Tyler O'Neil, conservative commentator and Senior Editor of PJ Media, said the Mendocino County music ban “sounds like something out of a dystopian nightmare.”
“Singing or playing wind instruments — even a harmonica — during a livestream video event can get citizens fined or thrown in prison,” noted O’Neil.
“No singing. None. No wind instruments. None. If Mendocino County churches wanted a triumphal trumpet solo as part of Easter Sunday worship to celebrate the Resurrection of Jesus, that would be expressly banned, unless the trumpeter was in his own house away from the sanctuary,” wrote O’Neil. “If they wanted a four-person choir to sing ‘Christ the Lord is risen today,’ members of that choir would have to join a livestream service virtually from their homes. This is possible, of course, but it is extremely difficult to pull off.”
‘The coronavirus has brought many petty tyrants out of the shadows’
“At this juncture, we must observe a critical pattern emerging in American politics.
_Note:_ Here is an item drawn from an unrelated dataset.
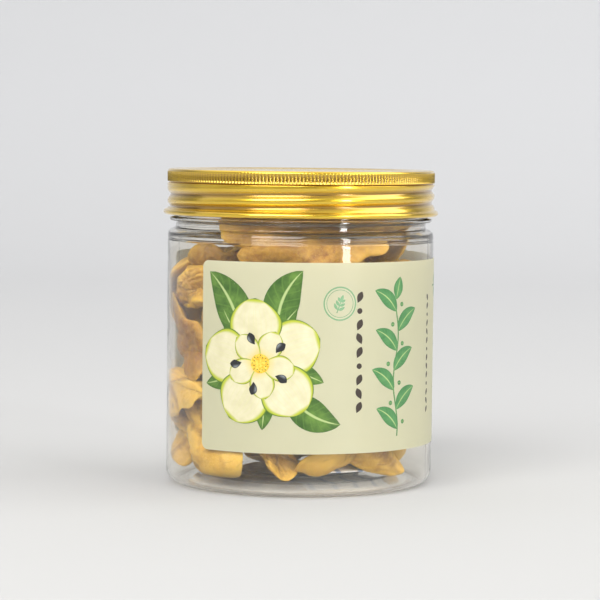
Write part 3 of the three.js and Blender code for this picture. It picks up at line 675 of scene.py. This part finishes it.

Many of the leading public figures trampling upon or compromising religious liberty are elected Democrats,” said Mohler.
“There is no coincidence in the hostility of Democrats towards religious liberty—it reflects the secular trajectory of the Democratic Party,” he continued. “Many in the press and in the political power structures now refer to religious liberty with scare quotes around it, as if it is nothing more than a term of intellectual invention.”
“The coronavirus has brought many petty tyrants out of the shadows, and it appears Mendocino County is home to some of the most abominable tyrants in America,” concluded O’Neil.